» WRITTEN TASK:
Tally up the lines where the string "bending" appears; reply with the number only.

## start

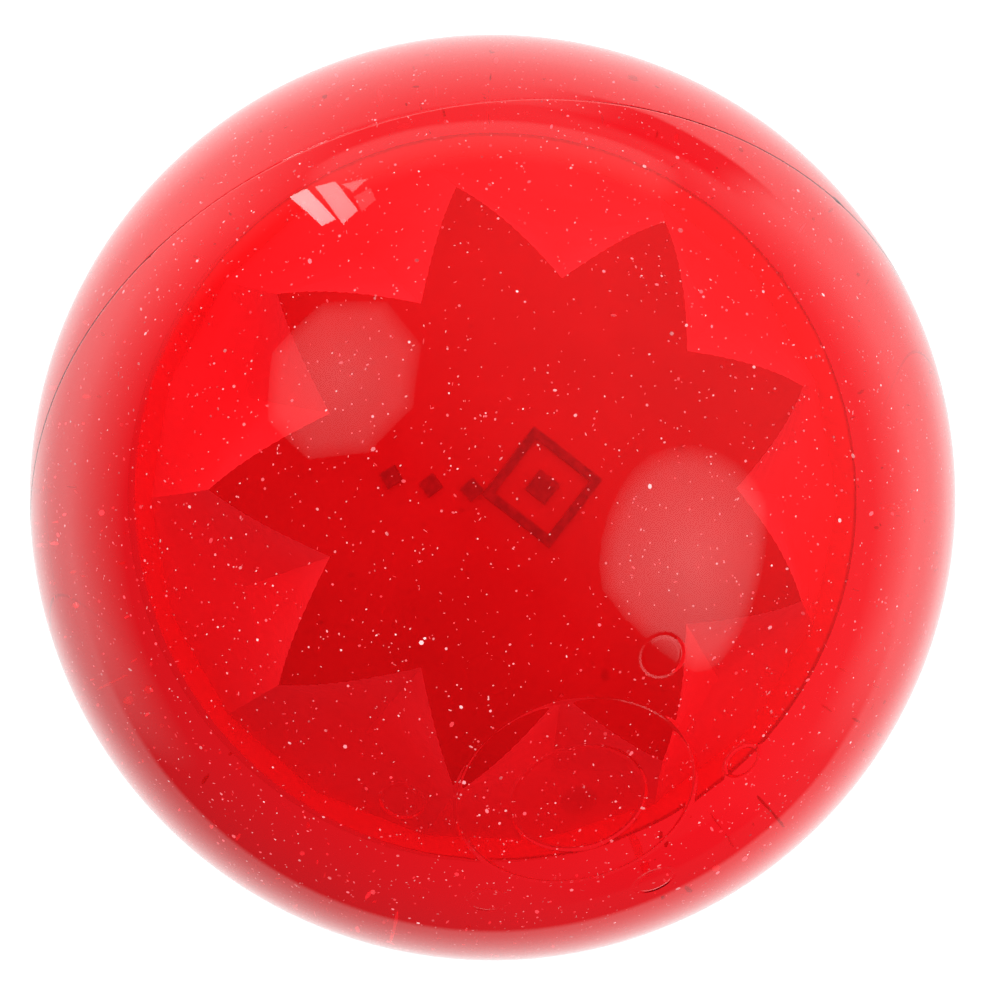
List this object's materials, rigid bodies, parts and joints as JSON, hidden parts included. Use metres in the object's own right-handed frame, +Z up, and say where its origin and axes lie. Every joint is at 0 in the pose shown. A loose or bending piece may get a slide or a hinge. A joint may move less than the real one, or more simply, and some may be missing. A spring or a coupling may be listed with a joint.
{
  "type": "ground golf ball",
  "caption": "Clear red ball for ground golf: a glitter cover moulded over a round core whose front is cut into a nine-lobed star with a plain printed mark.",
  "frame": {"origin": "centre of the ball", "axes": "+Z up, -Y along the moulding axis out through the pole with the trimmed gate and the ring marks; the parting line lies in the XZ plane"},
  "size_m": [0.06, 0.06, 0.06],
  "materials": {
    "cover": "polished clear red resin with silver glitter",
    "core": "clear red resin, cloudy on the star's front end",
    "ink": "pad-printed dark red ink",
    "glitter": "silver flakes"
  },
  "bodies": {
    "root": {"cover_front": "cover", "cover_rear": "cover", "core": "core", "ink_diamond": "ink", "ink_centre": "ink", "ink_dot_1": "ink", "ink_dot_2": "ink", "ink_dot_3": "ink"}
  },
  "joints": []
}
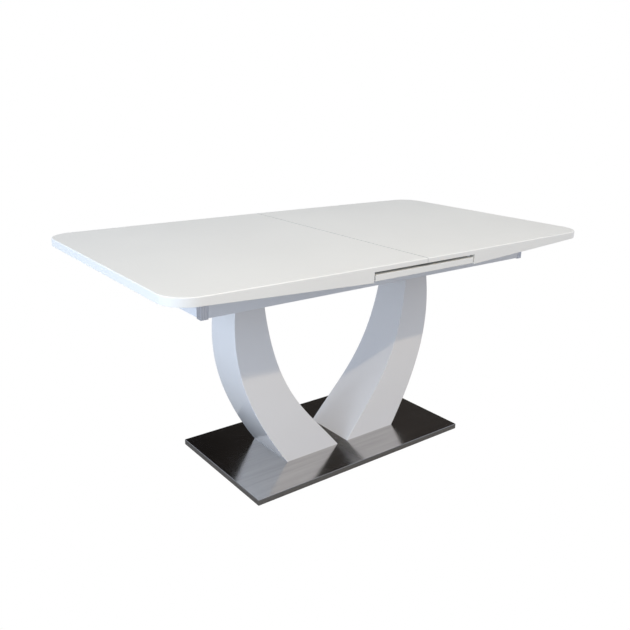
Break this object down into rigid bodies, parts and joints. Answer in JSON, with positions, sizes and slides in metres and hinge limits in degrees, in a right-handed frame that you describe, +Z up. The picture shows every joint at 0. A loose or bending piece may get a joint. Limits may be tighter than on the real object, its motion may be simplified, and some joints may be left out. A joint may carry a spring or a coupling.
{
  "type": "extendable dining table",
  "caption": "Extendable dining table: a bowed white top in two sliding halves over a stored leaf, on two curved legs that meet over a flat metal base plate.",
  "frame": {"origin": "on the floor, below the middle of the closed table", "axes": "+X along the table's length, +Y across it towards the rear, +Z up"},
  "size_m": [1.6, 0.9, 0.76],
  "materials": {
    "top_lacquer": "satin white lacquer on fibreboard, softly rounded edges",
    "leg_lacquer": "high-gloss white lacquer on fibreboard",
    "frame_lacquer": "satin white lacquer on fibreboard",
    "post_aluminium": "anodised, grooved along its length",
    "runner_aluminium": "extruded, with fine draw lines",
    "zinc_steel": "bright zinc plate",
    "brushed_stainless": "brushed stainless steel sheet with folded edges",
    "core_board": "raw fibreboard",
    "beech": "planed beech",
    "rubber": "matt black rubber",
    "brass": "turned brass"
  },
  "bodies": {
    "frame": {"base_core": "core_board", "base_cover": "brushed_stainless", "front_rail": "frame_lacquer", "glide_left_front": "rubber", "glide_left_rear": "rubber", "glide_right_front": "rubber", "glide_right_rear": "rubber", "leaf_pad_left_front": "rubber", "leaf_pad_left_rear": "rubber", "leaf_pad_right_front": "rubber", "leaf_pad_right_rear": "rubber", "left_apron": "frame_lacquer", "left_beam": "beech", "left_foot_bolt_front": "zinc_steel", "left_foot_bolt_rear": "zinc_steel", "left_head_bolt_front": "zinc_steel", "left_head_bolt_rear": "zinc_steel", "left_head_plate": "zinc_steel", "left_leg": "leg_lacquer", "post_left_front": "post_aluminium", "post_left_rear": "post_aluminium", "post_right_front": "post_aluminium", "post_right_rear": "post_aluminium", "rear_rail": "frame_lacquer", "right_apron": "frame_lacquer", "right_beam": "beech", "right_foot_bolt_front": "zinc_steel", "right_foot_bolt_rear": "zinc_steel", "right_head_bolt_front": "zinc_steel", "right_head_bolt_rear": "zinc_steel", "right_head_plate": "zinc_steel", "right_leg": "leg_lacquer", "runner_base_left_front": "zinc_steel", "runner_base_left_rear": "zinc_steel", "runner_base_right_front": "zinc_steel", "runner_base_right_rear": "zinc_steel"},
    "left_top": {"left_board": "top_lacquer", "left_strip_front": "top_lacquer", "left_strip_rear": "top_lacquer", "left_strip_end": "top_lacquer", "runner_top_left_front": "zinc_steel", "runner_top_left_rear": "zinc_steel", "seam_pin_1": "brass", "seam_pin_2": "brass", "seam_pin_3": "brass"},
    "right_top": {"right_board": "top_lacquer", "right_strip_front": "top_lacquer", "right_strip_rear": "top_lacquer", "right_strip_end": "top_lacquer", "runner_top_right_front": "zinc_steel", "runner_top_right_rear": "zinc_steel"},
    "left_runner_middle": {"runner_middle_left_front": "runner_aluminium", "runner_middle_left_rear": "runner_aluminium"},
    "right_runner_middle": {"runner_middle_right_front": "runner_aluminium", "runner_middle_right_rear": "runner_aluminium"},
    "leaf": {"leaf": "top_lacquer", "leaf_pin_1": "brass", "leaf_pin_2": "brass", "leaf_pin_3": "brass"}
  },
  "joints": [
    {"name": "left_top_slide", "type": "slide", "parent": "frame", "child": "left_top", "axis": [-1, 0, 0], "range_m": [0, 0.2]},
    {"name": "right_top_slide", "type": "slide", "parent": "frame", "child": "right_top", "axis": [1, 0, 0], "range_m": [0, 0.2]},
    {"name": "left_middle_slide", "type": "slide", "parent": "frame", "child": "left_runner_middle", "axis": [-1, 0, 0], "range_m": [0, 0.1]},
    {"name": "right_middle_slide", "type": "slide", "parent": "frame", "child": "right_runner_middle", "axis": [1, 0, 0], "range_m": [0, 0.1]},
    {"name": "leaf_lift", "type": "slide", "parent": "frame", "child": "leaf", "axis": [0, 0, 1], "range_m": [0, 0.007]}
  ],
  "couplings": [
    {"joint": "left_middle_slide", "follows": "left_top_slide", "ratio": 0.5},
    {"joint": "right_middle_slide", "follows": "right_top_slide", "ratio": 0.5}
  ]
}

## end

» RESPONSE TO THIS TASK:
2